School administration needs to cut back

Aug 19, 2014

To the Editor,

Apparently the letters I have written in this newspaper have made the hierarchy of the school department nervous or all of a sudden cost efficient.

On the afternoon of Aug. 4, 2014, a decree was sent down to the schools, in this case Decas School where I was scheduled to work, saying custodial substitutes were no longer needed.

From what I understand, the cleaning company who have made their presence felt with their inferior work, will be back again to do some more work. They do this work in a building that already has union personnel assigned to it, who have bee sent to another school.

For you taxpayers out there who have jobs, make a living (or try to), and feed your families, what would you say if the roles were reversed and you were facing your job being outsourced? It seems this is the trend today, the attack on the working middle class by power grabbing people lying to the workers, who are unfortunately in the way of their agenda.

I have been associated with the school department for 27 years full-time and part-time, and happily so. The school personnel including teachers, their associates and anyone connected to a school function are all special people and in my opinion do not deserve to be put through what is going on presently.

The head of an organization should treat the personnel with respect. You have to earn someone's trust by not lying to them or intimidating others into retirement.

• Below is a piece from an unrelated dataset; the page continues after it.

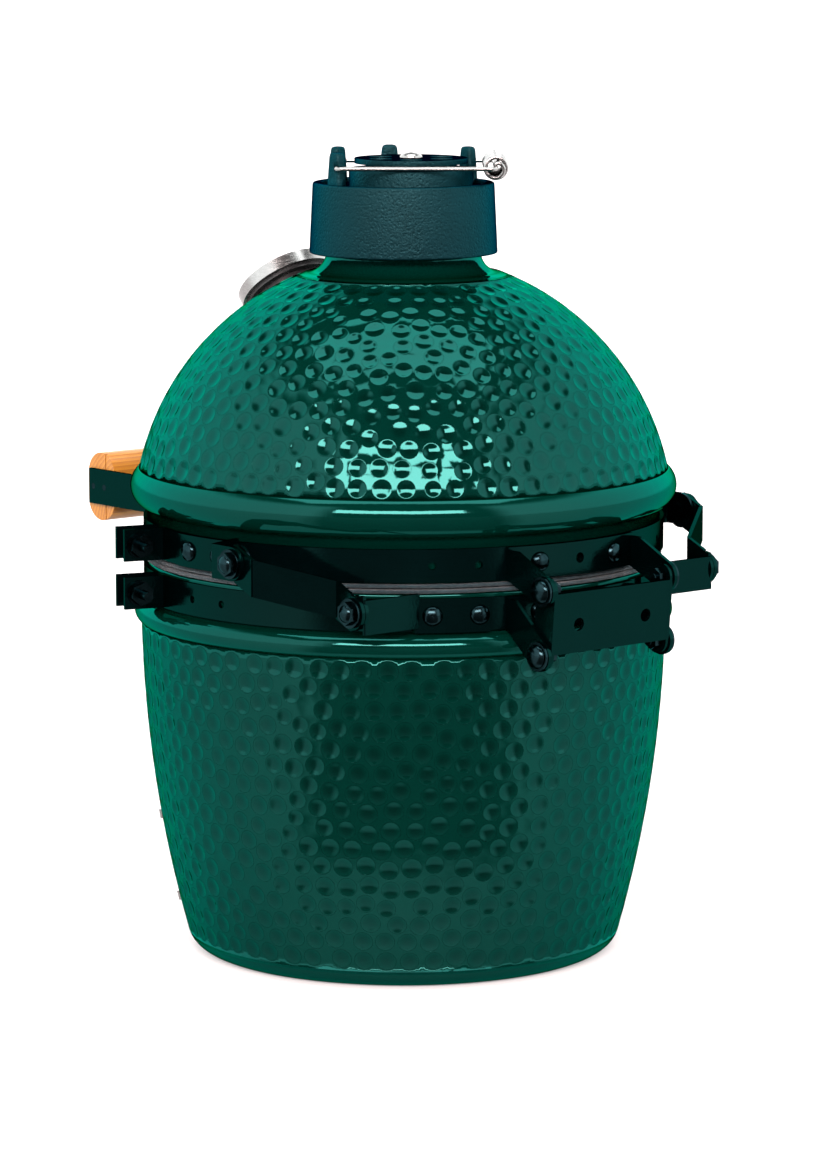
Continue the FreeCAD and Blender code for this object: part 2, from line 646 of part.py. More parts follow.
def side_arm(side, label):
    """The link from the wing pivot to the dome's side pivot, its front eye oversize."""
    front_x = SIZES["side_flange_x"] - SIZES["arm_gap"] - SIZES["sheet"] / 2
    rear_x = SIZES["wing_flange_x"] + SIZES["sheet"] + SIZES["arm_gap"]
    front = (SIZES["side_pin_y"], SIZES["side_pin_z"])
    rear = (SIZES["wing_pin_y"], SIZES["wing_pin_z"])
    slope = (rear[1] - front[1]) / (rear[0] - front[0])
    bends = (SIZES["arm_bend_y"], SIZES["arm_rear_bend_y"])
    points = [(front_x, front[0]), (front_x, bends[0]), (rear_x, bends[1]), (rear_x, rear[0])]
    pieces = []
    for a, b in zip(points[:-1], points[1:]):
        pieces.append(sloped_leg(side, a, b, front, slope))
    half = size("strap_height") / 2
    for x, (y, z) in ((front_x, front), (rear_x, rear)):
        start = (side * x - SIZES["sheet"] / 2, y, z)
        pieces.append(cylinder(half, size("sheet"), start, (1, 0, 0)))
    eye = cylinder(size("arm_eye_radius"), 8, (side * front_x - 4, front[0], front[1]), (1, 0, 0))
    pivot = cylinder(size("pin_hole_radius"), 8, (side * rear_x - 4, rear[0], rear[1]), (1, 0, 0))
    return node(label, cut(fuse(*pieces), eye, pivot))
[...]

I have a deep affinity to these special people. When I was diagnosed with throat cancer and given four months to live, my associates and teachers and others inspired me.

The custodians were given a bad diagnosis this June. The idea proposed by the superintendent to throw half of the custodians out of work and privatize was supposedly tabled until later. How can anyone trust the head of a school system to relate to its workers?

Just remember the tree of equality. Start with the trunk and roots, which stabilizes the base. Custodians, kitchen workers, secretaries and bus drivers are all components that are essential. The teachers are the main ingredient. Everything revolves around them and right now they are trying to organize for the upcoming school year.

The administrative part is the top of the tree, which I feel is top heavy and as I said previously should take a reduction in pay to set an example. As a show of recognition of these lean times, they should freeze any pay raise or bonus until the school department gets on its feet.

What do you all out there think? I think it is a fair thing compared to what people in the system are going through.